行雲流水

阿島征夫、一生活者として、自由に現代の世相を評す。時には旅の記録や郷土東京の郊外昭島を紹介する。

明治150年、恩讐の彼方へとはいかない内戦の重み

2018-10-25 22:08:20 | 政治
安倍内閣は明治150年記念行事を祝い事として行うようだが、東北地方ではあの150年前の内戦を引きずっており、祝う気持ちにはならないようだ。私の学生時代の日本史では明治維新は会津、函館と幕府軍の抵抗があったが、薩長を中心とする官軍があっさりと制圧し、日本の近代化が始まったと習った。ところが最近のいろいろな書物では、薩長の官軍と長岡、会津、仙台と言った奥羽列藩同盟軍との凄惨な闘いぶりが紹介されている。
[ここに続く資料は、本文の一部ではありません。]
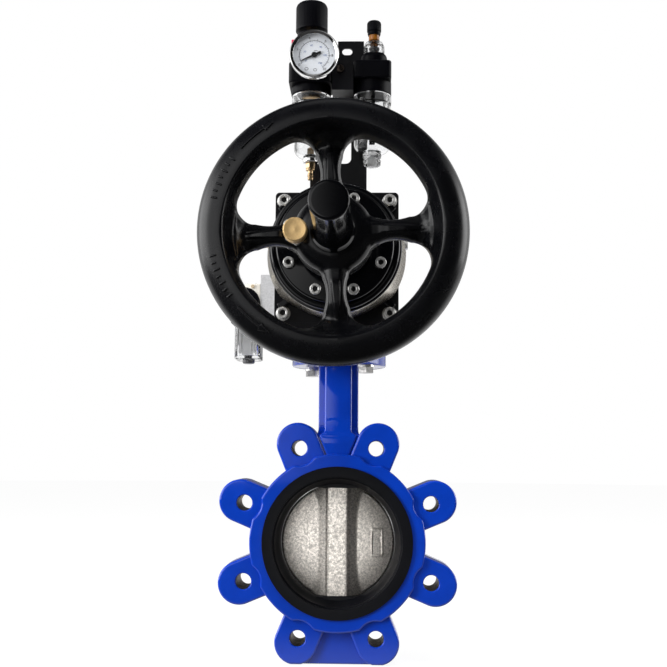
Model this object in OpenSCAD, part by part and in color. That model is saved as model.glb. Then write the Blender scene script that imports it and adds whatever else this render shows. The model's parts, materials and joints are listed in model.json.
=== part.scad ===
// Lug butterfly valve with a rack-and-pinion air actuator, a handwheel override,
// a solenoid valve and an air preparation unit. Millimetres, +Z up, handwheel towards -Y.
// Origin: centre of the valve bore, midway through the body.

/* [Valve body] */
// Pitch circle of the pipeline flange holes
flange_pcd = 180; // [178:1:186]
// Diameter of each pipeline flange hole
lug_hole_d = 14; // [12:0.5:18]
// Outer radius of each lug round its hole
lug_r = 19.1; // [18:0.1:20.5]
// Distance of the lug's round end past the hole's centre
lug_over = 4.1; // [3:0.1:6]
// Thickness of the lugs along the pipe
lug_t = 44; // [38:1:48]
// Outer radius of the body ring
ring_r = 78.3; // [76:0.1:80]
// Thickness of the body ring along the pipe
ring_t = 50; // [50:1:56]
// Radius of the hollow cut in the ring face round each hole
scallop_r = 15.5; // [12:0.5:17]
// Radius of the body bore that holds the seat
seat_bore_r = 60; // [58:0.5:62]
// Distance from the bore axis down to the flat foot
foot_drop = 105.5; // [103:0.1:105.6]
// Width of the flat foot
foot_w = 72; // [64:1:80]
// Width of the neck
neck_w = 36; // [32:1:44]
// Width of the raised rib on the neck
neck_rib_w = 24; // [16:1:28]
// Depth of the neck over its ribs
neck_t = 34; // [32:1:40]
// Radius of the bore through the neck
neck_bore_r = 11; // [10.5:0.1:12]
// Height of the top flange's underside above the bore axis
top_flange_z = 157.8; // [150:0.1:170]
// Diameter of the round top flange
top_flange_d = 86; // [84:1:92]
// Thickness of the top flange
top_flange_t = 12.2; // [10:0.1:18]
// Pitch circle of the actuator mounting bolts
top_pcd = 70; // [68:1:72]
// Diameter of the actuator mounting bolts
mount_bolt_d = 8; // [6:1:9]

/* [Seat and disc] */
// Radius of the disc
disc_r = 51.2; // [50:0.1:53]
// Thickness of the disc at its rim
disc_rim_t = 6; // [5:0.5:10]
// Thickness of the disc beside its hub
disc_web_t = 11; // [10:0.5:13]
// Radius of the disc hub round the stem
disc_hub_r = 11; // [10.5:0.1:13]
// Outer radius of the seat's face lip
seat_lip_r = 67; // [64:0.1:72]
// How far the seat's lip stands proud of the ring
seat_lip_t = 1.5; // [1:0.1:3]
// Height of the flats where the disc turns against the seat
seal_flat_z = 48; // [46:0.1:49.5]
// Radius of the stem
stem_r = 8; // [7.5:0.1:8.5]
// Width across the stem's square end
stem_square = 13; // [12:0.5:14]

/* [Actuator] */
// Height of the spacer between valve and actuator
spacer_t = 16; // [12:1:24]
// Width of the actuator
act_w = 103; // [100:1:112]
// Height of the actuator
act_h = 110; // [106:1:120]
// Length of the actuator's middle body
act_len = 164; // [160:1:180]
// Length of each end cap
end_cap_t = 25; // [22:1:30]
// Diameter of the piston bore
piston_bore_d = 83; // [82:0.5:84]
// Length of each piston head
piston_t = 16; // [14:1:20]
// Distance from the pinion axis to the pistons when the valve is shut
piston_start = 40; // [38:1:44]
// Pinion gear module
gear_module = 2.5; // [2.4:0.05:2.6]
// Height of the pinion's teeth
gear_h = 38; // [30:1:40]
// Distance of the end cap screws from the cap's sides
cap_screw_inset = 7.6; // [6.5:0.1:9]
// Diameter of the end cap screws
cap_screw_d = 6; // [5:0.5:7]

/* [Manual override] */
// Radius of the override drum
drum_r = 54.5; // [53.5:0.5:58]
// Length of the override drum
drum_len = 43; // [40:1:55]
// Radius of the drum cover
cover_r = 51.2; // [50:0.2:53]
// Thickness of the cover's flange
cover_flange_t = 6; // [4:0.5:8]
// Step from the cover's flange up to its screw face
cover_step_t = 6; // [4:0.5:8]
// Pitch circle of the cover screws
cover_pcd = 77.4; // [76:0.2:80]
// Diameter of the cover screws
cover_screw_d = 5; // [4:0.5:6]
// Radius of the threaded spindle
spindle_r = 9; // [8:0.1:10]
// Advance of the spindle for one turn of the handwheel
spindle_lead = 4; // [3:0.5:5]
// Outer radius of the drive nut's sleeve
sleeve_r = 16; // [14:0.2:17]
// Outer diameter of the handwheel
wheel_d = 200; // [190:1:220]
// Radial width of the handwheel rim
rim_w = 21; // [18:1:22]
// Width of the ledge inside the rim
ledge_w = 2.8; // [2:0.2:5]
// Width of each spoke
spoke_w = 19.5; // [17:0.5:23]
// Radius of the handwheel hub
hub_r = 30; // [28:0.5:34]
// Angle by which the handwheel is turned at rest
wheel_phase = 3; // [0:1:10]
// Length of the cap over the spindle
spindle_cap_len = 96; // [80:1:110]
// Radius of the cap over the spindle at its tip
spindle_cap_r = 13.1; // [12.5:0.1:15]
// Radius of the lock plunger's knob
plunger_knob_r = 9; // [7:0.2:10]
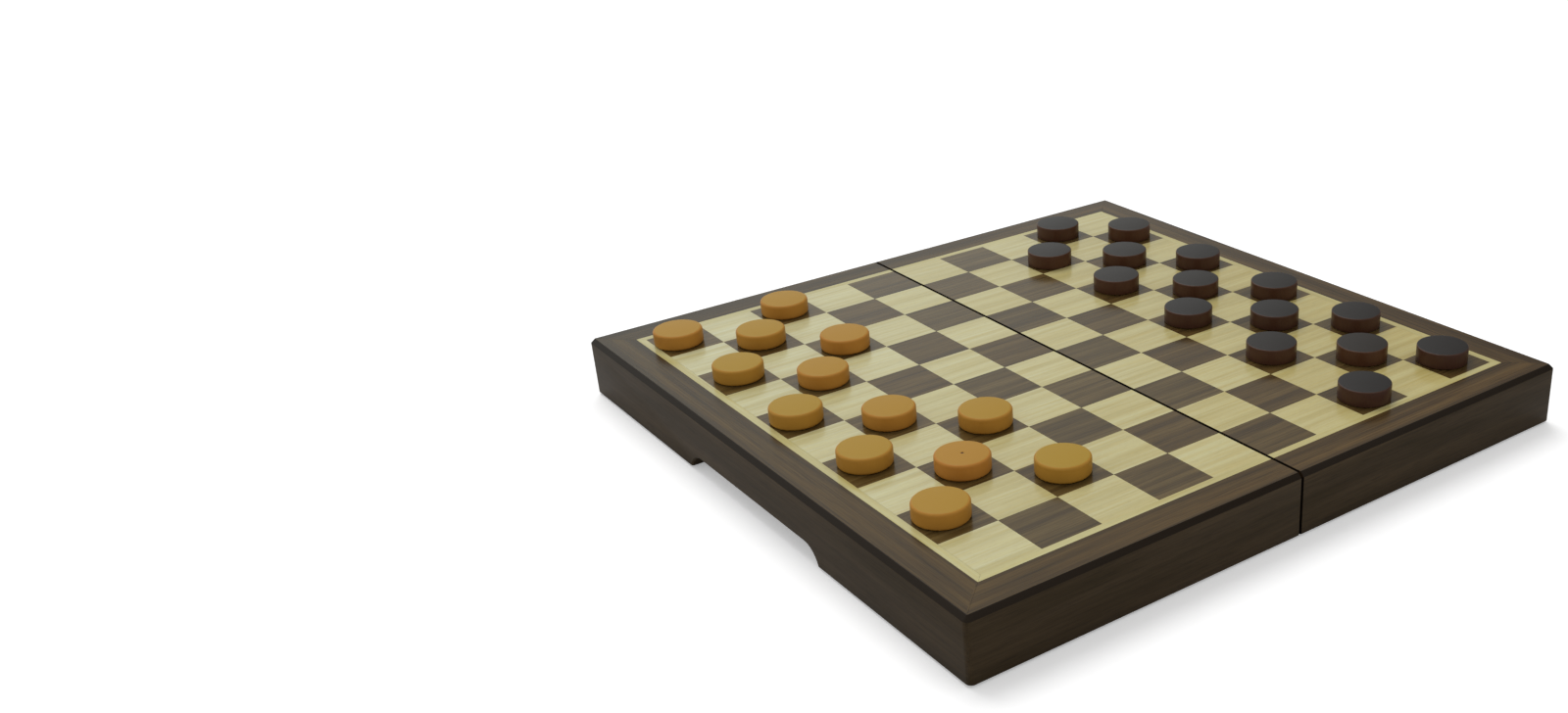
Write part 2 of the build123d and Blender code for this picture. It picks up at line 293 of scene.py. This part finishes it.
# Veneer squares: each square is its own leaf, cut from another place in the wood
def squareMaterial(name, look):
    material, tree, shader = newMaterial(name)
    place = objectPlace(tree)
    x, y, _ = splitVector(tree, place)
    fromFold = mathNode(tree, "SUBTRACT", mathNode(tree, "ABSOLUTE", x), gridStart)
    fromFold = mathNode(tree, "DIVIDE", mathNode(tree, "MAXIMUM", fromFold, 0.0), square)
    column = mathNode(tree, "ADD", mathNode(tree, "FLOOR", fromFold), 1.0)
    column = mathNode(tree, "MULTIPLY", column, mathNode(tree, "SIGN", x))
    fromSide = mathNode(tree, "DIVIDE", mathNode(tree, "ADD", y, gridSide), square)
    row = mathNode(tree, "FLOOR", fromSide)
    chance = addNode(tree, "TexWhiteNoise", noise_dimensions="3D", Vector=joinVector(tree, column, row))
    leaf = addNode(tree, "VectorMath", operation="MULTIPLY_ADD")
    for socket, value in zip(leaf.inputs, (chance.outputs["Color"], leafShift, place)):
        feed(tree, socket, value)
    colour, streaks = grainColour(tree, leaf.outputs["Vector"], look)
    shade = rampNode(tree, chance.outputs["Value"], (0, 1), (look["palest"], look["deepest"]))
    colour = paintLightAcross(tree, x, y, tintColour(tree, colour, shade), look)
    onArris = nearFold(tree, x)
    tree.links.new(mixColour(tree, onArris, colour, foldShadeColour), shader.inputs["Base Color"])
    setLacquer(tree, shader, look, bare=onArris)
    addBump(tree, shader, streaks, look["bump"], grainShape["depth"])
    return material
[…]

確かに、江戸城無血開城で江戸の街は彰義隊が籠もった上野以外は平穏無事だったし、肝心の将軍は水戸へ蟄居済みだった。そこまで平和的解決にたどり着きながら、その後の内戦は何故避けられなかったのか大きな謎であり、150年記念行事で大いに解明してもらいたい。先日放送された西郷ドンでも、そのあたり注目していたが、長岡、会津侵攻したが東北地方での内戦ほとんど触れずに明治新政府に舞台は移ってしまった。
 
当初和平を目的とした奥羽列藩同盟は官軍の強行策で会津が落ちると、仙台藩を中心に戦端を開き、悲劇的な結末となる。朝日の特集によると、仙台市では、この6月「戊辰の役、150年全殉難者慰霊祭」行い記念碑の序幕を行おうとしたが、地元議員から新政府軍(薩長の官軍)の戦没者も含むのは問題だという意見が出た。山口、鹿児島両県から自治体レベルで自発的反省やお詫びがあってからだと言う見解だ。県議の一人は今もって「長州の言いがかりに近い卑怯なやり方に義憤を感じる」とさえ述べている。
 
150年たっても恩讐の彼方とは行かない戊辰戦争には教科書レベルでは判らない複雑さが改めて感じられる。